D’Andrea said the commission should be informed. “We should understand how the taxpayer dollars are being spent,” D’Andrea said. “As we do with any other dock, rowboat or pier that is in this city, we should have some say in how it is being done.”

He is skeptical of the dock. “They’re going to be installing a dock system that is 25 years old,” he said. “That, in the learned opinion of many dock builders that do this for a living, has 18 months to two years more in it. We are investing money to redrive pilings and install a system that only has another year, year and half of life – it’s already listing at 15 degrees. It is not a decision that I was part of, nor was I asked any questions, nor was anybody on this commission that has the right to chime in on anything below the high water line.”

Schachter said in his letter that the dock seems to “be functioning as originally intended well over 25 years later.”

“I do not know where they got their 20 years from,” Mocciae said. “I have pickup trucks in the department that are older than the docks that still run. We will be operational for spring with the same amenities we have offered in the past.”



8 responses to “Frustrated Norwalk officials wonder why they are ignored by city”

  1. Diane C2

    Four words for Chairman D’Andrea: “welcome to the club….”

    and a few more: perhaps people will understand now what it’s like for residents who have concerns and are ignored or dismissed; or neighborhood associations and leaders who never get contacted when major proposals for their areas are under consideration. The list goes on and on. When you have a city that allows renegade department heads to do as they wish and council committees who “rubber stamp” requests, this is what you get.

    My mantra has always been “blame the process and not the person” but should change to “want to change the process? – change the people”

  2. John Frank

    Letting a ship that size permanently berth at a dock built for much smaller visiting boats was asking for trouble. A walk down the dock would reveal the dock was built with cleats sized for half inch line, the Island Belle was built with cleats for one inch line, well over than four times the load bearing capacity. The Island Belle’s dock lines could not be fastened to the dock cleats because of this big difference and were tied around structural parts of the dock.
    Letting a too-big boat tie up at that dock for a short visit in nice weather was not much of a problem, but leaving it there during hurricane season was stupid. Mr Mocciae was too focused on the money the city was supposed to be getting in dock fees to listen to any of the warnings about bad weather and the very predictable damage to the docks. Last I heard the City wasn’t even getting paid the dock fees. Good luck collecting damages for the damage.
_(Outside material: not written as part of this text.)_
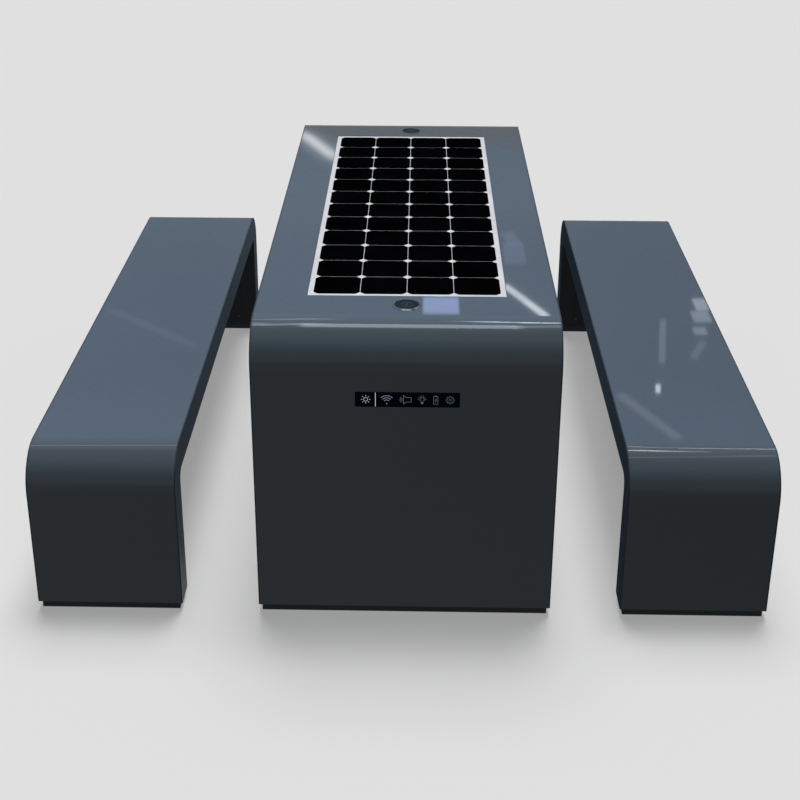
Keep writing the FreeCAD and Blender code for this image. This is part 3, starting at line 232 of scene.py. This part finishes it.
def board_material():
    """A circuit board: green varnish over a fine pattern of tracks."""
    surface = Surface("circuit_board", BOARD_VARNISH, 0.35)
    inputs = {
        "Vector": surface.place, "Scale": 90.0, "Mortar Size": 0.06,
        "Color1": (*BOARD_VARNISH, 1.0), "Color2": (0.025, 0.13, 0.06, 1.0),
        "Mortar": (0.06, 0.22, 0.10, 1.0),
    }
    surface.put(surface.add("TexBrick", inputs).outputs["Color"], surface.shader.inputs["Base Color"])
    return surface.material


def winding_material():
    """Copper wire laid in rings."""
    surface = Surface("copper_winding", (0.60, 0.26, 0.11), 0.35, metallic=1.0)
    surface.vary_colour(surface.noise(200.0), 0.1)
    surface.bump(surface.noise(1500.0, 1.0), 0.0001)
    return surface.material


SLATE_PAINT = paint("slate_paint", SLATE, coat=1.0, coat_roughness=0.03, edge=0.0008)
# The cheeks wear the slate paint darkened, with less gloss: painted shade on the sides
SHADED_CHEEK_PAINT = paint("side_paint_painted_shade", SHADED_SIDE, coat=0.2, coat_roughness=0.08, edge=0.0008)
# The inner sheets, doors and covers wear the slate paint at 0.4 of its colour: painted shade for faces
# inside the legs and under the tops
SHADED_INNER_PAINT = paint("inner_paint", scaled(SLATE, 0.4), coat=0.15, coat_roughness=0.2, edge=0.0006)
PLINTH_PAINT = plastic("plinth_black", PLINTH, 0.6, specular=0.2)
ZINC = zinc("galvanised_steel")
STEEL = metal("stainless_steel", (0.50, 0.50, 0.50), 0.3, grain=(1.0, 1.0, 12.0))
DARK_STEEL = metal("blackened_steel", (0.05, 0.05, 0.055), 0.4)
CHROME = metal("plated_lock", (0.62, 0.62, 0.62), 0.15)
RUBBER = plastic("rubber", (0.012, 0.012, 0.013), 0.75, specular=0.15)
BLACK_PLASTIC = plastic("black_plastic", (0.018, 0.018, 0.020), 0.5)
WHITE_BOARD = plastic("white_board", (0.74, 0.75, 0.78), 0.55, specular=0.1)
SEAL = plastic("grey_silicone", (0.10, 0.12, 0.14), 0.6, specular=0.15)
GRILLE = plastic("speaker_grille", (0.014, 0.015, 0.016), 0.5)
OPAL = plastic("opal_diffuser", (0.78, 0.78, 0.76), 0.35)
ALUMINIUM = metal("anodised_channel", (0.55, 0.55, 0.57), 0.35, grain=(1.0, 0.05, 1.0))
HOUSING = metal("cast_housing", (0.30, 0.32, 0.35), 0.5)
BATTERY = plastic("battery_case", (0.022, 0.034, 0.060), 0.5)

NODE_MATERIALS = (
    (SLATE_PAINT, ["table_outer_sheet", "left_bench_outer_sheet", "right_bench_outer_sheet",
                   "charger_rims"]),
    (SHADED_CHEEK_PAINT, ["table_left_cheek", "table_right_cheek", "left_bench_cheeks", "right_bench_cheeks"]),
    (SHADED_INNER_PAINT, ["table_inner_sheet", "left_bench_inner_sheet", "right_bench_inner_sheet",
                   "front_service_door", "rear_service_door", "underside_cover", "anchor_covers"]),
    (PLINTH_PAINT, ["table_plinths", "left_bench_plinths", "right_bench_plinths"]),
    (ZINC, ["table_base_plates", "left_bench_base_plates", "right_bench_base_plates", "table_rails",
            "table_posts", "table_cross_tubes", "table_support_bars", "left_bench_frame",
            "right_bench_frame", "solar_ledge", "equipment_plate", "battery_tray"]),
    (STEEL, ["front_door_leaves", "rear_door_leaves", "leg_hinge_leaves", "hinge_pins", "front_lock_cam",
             "rear_lock_cam"]),
    (DARK_STEEL, ["cover_screws"]),
    (CHROME, ["front_lock_body", "rear_lock_body"]),
    (SEAL, ["solar_seal"]),
    (RUBBER, ["door_seals", "internal_cables"]),
    (BLACK_PLASTIC, ["solar_junction_box", "charger_cups", "display_case", "loudspeakers", "wifi_router"]),
    (WHITE_BOARD, ["solar_backsheet"]),
    (GRILLE, ["speaker_grilles"]),
    (OPAL, ["lamp_diffusers"]),
    (ALUMINIUM, ["lamp_channels"]),
    (HOUSING, ["charge_controller"]),
    (BATTERY, ["battery_packs"]),
    (glass_material(), ["solar_glass"]),
    (cell_material(), ["solar_cells"]),
    (lens_material(), ["display_lens"]),
    (charger_material(), ["charger_covers"]),
    (board_material(), ["display_board"]),
    (winding_material(), ["charger_coils"]),
)

for material, names in NODE_MATERIALS:
    for name in names:
        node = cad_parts[name]
        if not node.material_slots:
            node.data.materials.append(material)
        for material_slot in node.material_slots:
            material_slot.material = material


# Flat shapes in raised relief, drawn in millimetres. A stroke's corners stick out by half its width over
# this share at most
MITRE_LIMIT = 0.4
UP = (0, 0, 1)
ALONG = (0, 1, 0)
TO_FRONT = (0, -1, 0)
TO_REAR = (0, 1, 0)


def new_piece(name, mesh, material):
    piece = bpy.data.objects.new(name, mesh)
    bpy.context.scene.collection.objects.link(piece)
    mesh.materials.append(material)
    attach(piece, "furniture")


def arc(cx, cy, radius, start, stop, steps=14):
    turns = [math.radians(start + (stop - start) * i / steps) for i in range(steps + 1)]
    return [(cx + radius * math.cos(turn), cy + radius * math.sin(turn)) for turn in turns]


def circle(cx, cy, radius, steps=24):
    return arc(cx, cy, radius, 0, 360, steps)[:-1]


def bar(left, right, low, high):
    return [(left, low), (right, low), (right, high), (left, high)]


def ribbon(points, width, closed=False):
    """The outline of a stroke along points: a list of quads, each four (x, y) corners."""
    count = len(points)
    sides = []
    for i, (x, y) in enumerate(points):
        before = points[i - 1] if closed or i else None
        after = points[(i + 1) % count] if closed or i < count - 1 else None
        into = Vector((x - before[0], y - before[1])).normalized() if before else None
        out = Vector((after[0] - x, after[1] - y)).normalized() if after else None
        along = (into + out).normalized() if into and out else (into or out)
        square = Vector((-along.y, along.x))
        share = max(square.dot(Vector((-out.y, out.x))), MITRE_LIMIT) if into and out else 1.0
        shift = square * (width / 2 / share)
        sides.append(((x + shift.x, y + shift.y), (x - shift.x, y - shift.y)))
    following = sides[1:] + sides[:1] if closed else sides[1:]
    pairs = zip(sides, following)
    return [(left, right, next_right, next_left) for (left, right), (next_left, next_right) in pairs]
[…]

    Allowing anyone to run a business at a City Park was another mistake and now would be an excellent time to withdraw the application to change the permit for the docks to allow unrestricted commercial use. Unrestricted commercial use of any part of any City park would be a mistake, unless we want another Walmart store in East Norwalk.

  3. Tom Dolan

    Director or Dictator?.

    Another example of the incompetent management style of Director Moccaie. He and his Veterans Park supervisor ( Mike Griffin) knew better and refused to act. Did Mr. Mocciae “welcome any ideas the commission conveyed” during the Veterans park master plan discussion? Not until the very end when Chairman Pretrini, Mr. Bondi and Mr. Igneri inter seeded on behalf of the waterfront. Did Mr. Moccaie “welcome any ideas the commission conveyed” during his departments application for unrestricted commercial use of the facility? No he did not. He sent the Corporation Council in to try to intimidate the defenders of the Harbor. The Harbor Commission stood their ground and the application was pulled from consideration ( after the dock was destroyed by unregulated / unrestricted use authorized by Moccaie).
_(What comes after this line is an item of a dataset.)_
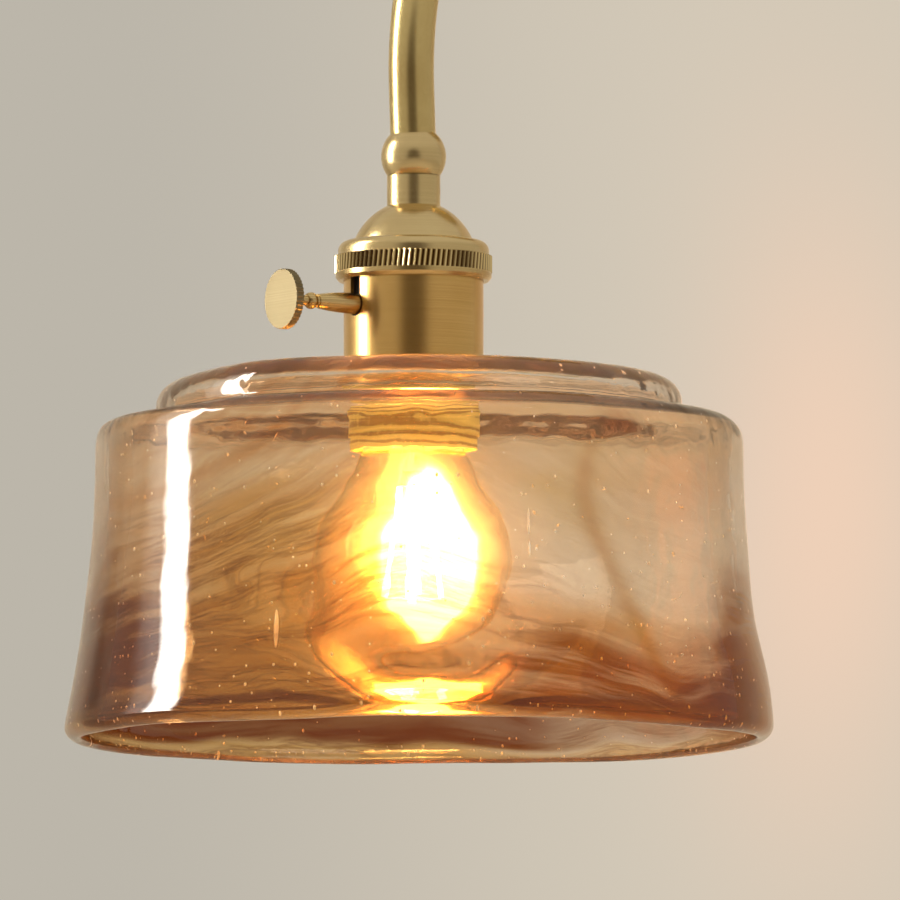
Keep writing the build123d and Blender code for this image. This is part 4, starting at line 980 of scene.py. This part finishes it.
class WALLLIGHT_OT_studio(bpy.types.Operator):
    """Sets the pale floor, the warm grey backdrop, the soft lamps and the camera"""

    bl_idname = "walllight.studio"
    bl_label = "Photo studio"

    def execute(self, context):
        s = context.scene.wall_light_studio
        right, up, back = camera_axes(s)
        front = levelled(back)
        aim = PIVOT + right * s.aim_right - up * s.aim_down
        self.camera(context, s, aim, right, up, back)
        self.backdrop(s, aim, front)
        self.floor(s)
        self.window(s, aim, right, front)
        self.fill(context, aim, right, back)
        self.card(s, aim, right, back)
        self.world(context, front)
        context.scene.view_settings.view_transform = "Standard"
        # Thick glass edges bounce light inside themselves many times before it leaves
        context.scene.cycles.max_bounces = 16
        context.scene.cycles.glossy_bounces = 6
        context.scene.cycles.transmission_bounces = 16
        context.scene.cycles.transparent_max_bounces = 16
        return {"FINISHED"}

    def camera(self, context, s, aim, right, up, back):
        """Long lens from far off, as the photograph's near-parallel edges show."""
        data = bpy.data.cameras.new("camera")
        data.sensor_width = 36.0
        data.lens = s.scale * 1000 * s.distance * data.sensor_width / PHOTO_WIDTH
        data.clip_end = 100.0
        camera = bpy.data.objects.new("camera", data)
        context.scene.collection.objects.link(camera)
        turn = Matrix((right, up, back)).transposed().to_4x4()
        camera.matrix_world = Matrix.Translation(aim + back * s.distance) @ turn
        context.scene.camera = camera

    def one_sided(self, shown, lit):
        """Seen by the camera as shown, lighting the object as lit, and clear from behind."""
        tree = lit.tree
        front = mix(seen_directly(tree), lit, shown)
        return mix(add(tree, "NewGeometry", output="Backfacing"), front, see_through(tree))

    def backdrop(self, s, aim, front):
        """Painted board behind the light, warm grey, with painted light on it: lighter towards the right,
        with a rosy pool of light there.
        """
        place = aim - front * BOARD_DISTANCE
        board = add_board("backdrop", place, s.azimuth, 3.4, 2.6)
        material, tree = new_material("painted_board")
        # The camera looks slightly up, so the frame's centre falls higher on the board than on the light
        middle = place + Vector((0, 0, BOARD_DISTANCE * tan(-s.elevation)))
        place = object_place(tree, centre=middle, turn=(0, 0, s.azimuth))
        x, _, z = split(place)
        across = noise(place, 3.0, 1.0) * 0.03 + x
        # One pixel of the photograph, as long as it is on the board
        pixel = (s.distance + BOARD_DISTANCE) / s.distance / s.scale * MM
        # Painted light: the board grows lighter towards the right
        tint = blend(soft_step(across, -330 * pixel, 330 * pixel), s.wall_left, s.wall_right)
        # Painted light: a warm pool of light on the board at the right
        painted_light_pool = bell((across, 410 * pixel, 130 * pixel), (z, -60 * pixel, 330 * pixel))
        tint = blend(painted_light_pool, tint, s.wall_painted_pool)
        lit = add(tree, "BsdfDiffuse", {"Color": tint})
        give(finish_material(material, self.one_sided(emission(tree, tint), lit)), board)

    def floor(self, s):
        """Pale matt floor a metre under the light."""
        start_piece()
        bpy.ops.mesh.primitive_plane_add(size=9.0, location=(0, -0.5, -1.15))
        floor = settle_piece("studio_floor")
        material, tree = new_material("pale_floor_paint")
        tint = blend(noise(object_place(tree), 4.0, 3.0) * 0.15, s.floor, "#C9C2B6")
        lit = add(tree, "BsdfDiffuse", {"Color": tint})
        give(finish_material(material, self.one_sided(lit, lit)), floor)

    def window(self, s, aim, right, front):
        """Tall soft box at the left: crisp at its front edge and fading towards the back."""
        centre = aim - right * 1.25 - front * 0.12 + Vector((0, 0, 0.45))
        turn = s.azimuth + pi / 2
        box = add_board("left_window", centre, turn, 0.8, 1.15)
        material, tree = new_material("soft_box_cloth")
        across = split(object_place(tree, centre=centre, turn=(0, 0, turn)))[0]
        core = soft_step(across, -0.24, -0.19) * soft_step(across, 0.05, -0.02)
        fade = soft_step(across, -0.28, -0.18) * soft_step(across, 0.38, 0.0)
        light = emission(tree, "#FFF9F0", core * 24.0 + fade * 3.0)
        give(finish_material(material, add(tree, "AddShader", {0: light, 1: see_through(tree)})), box)
        box.visible_camera = False
        box.visible_shadow = False

    def fill(self, context, aim, right, back):
        """Large weak soft box above and in front."""
        data = bpy.data.lights.new("front_fill", "AREA")
        data.shape = "RECTANGLE"
        data.size = 1.4
        data.size_y = 1.4
        data.energy = 22.0
        data.color = to_linear("#FFF4E4")[:3]
        lamp = bpy.data.objects.new("front_fill", data)
        context.scene.collection.objects.link(lamp)
        place = aim + back * 1.6 + right * 1.3 + Vector((0, 0, 1.2))
        turn = (place - aim).to_track_quat("Z", "Y").to_matrix().to_4x4()
        lamp.matrix_world = Matrix.Translation(place) @ turn
        lamp.visible_camera = False
        lamp.visible_glossy = False

    def card(self, s, aim, right, back):
        """Grey card beside the light. It only keeps the window's image off the far wall of the glass."""
        card = add_board("grey_card", aim - right * 0.4 - back * 0.17, s.azimuth + pi / 2, 0.42, 1.2)
        material, tree = new_material("grey_card_paper")
        tint = ramp(noise(object_place(tree), 30.0), 0.3, s.wall_left, 0.7, "#C2BCB0")
        give(finish_material(material, emission(tree, tint)), card)
        card.visible_camera = card.visible_glossy = card.visible_diffuse = card.visible_shadow = False

    def world(self, context, front):
        """Soft room light, darker in the part of the room behind the camera."""
        world = bpy.data.worlds.new("studio")
        context.scene.world = world
        world.use_nodes = True
        tree = world.node_tree
        tree.nodes.clear()
        direction = add(tree, "TexCoord", output="Generated")
        facing = vector_maths("DOT_PRODUCT", direction, front, output="Value")
        room = blend(soft_step(split(direction)[2], 0.15, 0.75), "#C4BBAA", "#D8D1C4")
        room = blend(soft_step(facing, 0.86, 0.985), room, "#665B4C")
        tint = blend(seen_directly(tree), room, "#C4BDB0")
        output = tree.nodes.new("ShaderNodeOutputWorld")
        plug(output.inputs["Surface"], add(tree, "Background", {"Color": tint, "Strength": 1.0}))


class WALLLIGHT_PT_panel(bpy.types.Panel):
    """Wall light in the sidebar"""

    bl_label = "Wall Light"
    bl_idname = "WALLLIGHT_PT_panel"
    bl_space_type = "VIEW_3D"
    bl_region_type = "UI"
    bl_category = "Wall Light"

    def draw(self, context):
        for operator in OPERATORS:
            self.layout.operator(operator.bl_idname)
        for group in GROUPS:
            box = self.layout.box()
            settings = getattr(context.scene, group)
            for name in settings.__annotations__:
                box.prop(settings, name)


OPERATORS = (
    WALLLIGHT_OT_brass,
    WALLLIGHT_OT_inner,
    WALLLIGHT_OT_shade,
    WALLLIGHT_OT_bubbles,
    WALLLIGHT_OT_bulb,
    WALLLIGHT_OT_studio,
)
GROUPS = {
    "wall_light_brass": BrassSettings,
    "wall_light_shade": ShadeSettings,
    "wall_light_bulb": BulbSettings,
    "wall_light_studio": StudioSettings,
}


def register():
    for group, settings in GROUPS.items():
        bpy.utils.register_class(settings)
        setattr(bpy.types.Scene, group, PointerProperty(type=settings))
    for operator in OPERATORS:
        bpy.utils.register_class(operator)
    bpy.utils.register_class(WALLLIGHT_PT_panel)


def unregister():
    bpy.utils.unregister_class(WALLLIGHT_PT_panel)
    for operator in reversed(OPERATORS):
        bpy.utils.unregister_class(operator)
    for group, settings in GROUPS.items():
        delattr(bpy.types.Scene, group)
        bpy.utils.unregister_class(settings)


def main():
    register()
    bpy.ops.walllight.brass()
    bpy.ops.walllight.inner()
    bpy.ops.walllight.shade()
    bpy.ops.walllight.bubbles()
    bpy.ops.walllight.bulb()
    bpy.ops.walllight.studio()


if __name__ == "__main__":
    main()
    Now Mr. Moccaie and associates will band together to discredit any person or commission that express a dissenting view.

    Keep holding on Chairman D’Andrea, We need you and your commission to continue to ask the tough questions. Our safety depends on it.

    As Diane said… Welcome to the Club.

    1. Diane C2

      Amen, John. Mr. D’Andrea PROMISED there would be nothing adopted that includes the words “unrestricted use”. How is that working out? Is the term still in the application and was it approved????
      And to Tom’s point – quite frankly, there is no nice way to say this – Mr. Mocciae is out of control, along with other department heads- the inmates running the asylum over there.

      1. Tom Dolan

        According to the minutes , the Harbor Commission found the application by the City for change in use of the Visitors dock unacceptable as prepared. They informed the city unless several parts of the application were modified that they could not endorse the project. The application was removed from consideration by the city immediately after the dock disappeared). Did the NHMC honor their promise? It looks like they did.

  4. NorwalkCT

    Mike Mocciae, not being a man well versed in the ways of the water, may merely be guilty of ignorance and arrogance. His arrogance keeps him from realizing his ignorance. But thats a dangerous combination when that arrogance keeps him from listening to people who do know what they are talking about when it comes to matters of the waterfront. That arrogance regarding his ignorance damn near cost peoples’ lives and did get property destroyed during the storm, despite many prior warnings. The whole situation could have and should have been avoided had his arrogance not stood in the way.

    Mike Griffin on the other hand, cannot plead ignorance. He is well versed on the ways of the water and had to know and be fully aware of the dangers to which he was subjecting the citizenry of Norwalk , and the property of this city and its citizens. As Harbor Master, he is charged with helping protect this city against exactly the types of dangers he is complicit in helping to create in the matter of the Island Belle. Arrogance paired with greed? Perhaps an even more deadly combination.

    They should both be fired to protect the citizenry of this city from further exposure to their incompetence, and then they should be investigated to see if there were other factors driving their terrible decision making.

  5. Tim T

    In the private sector as in the real world someone would be fired for this..

  6. oldtimer

    Fired, at least, probably brought up on charges for negligence.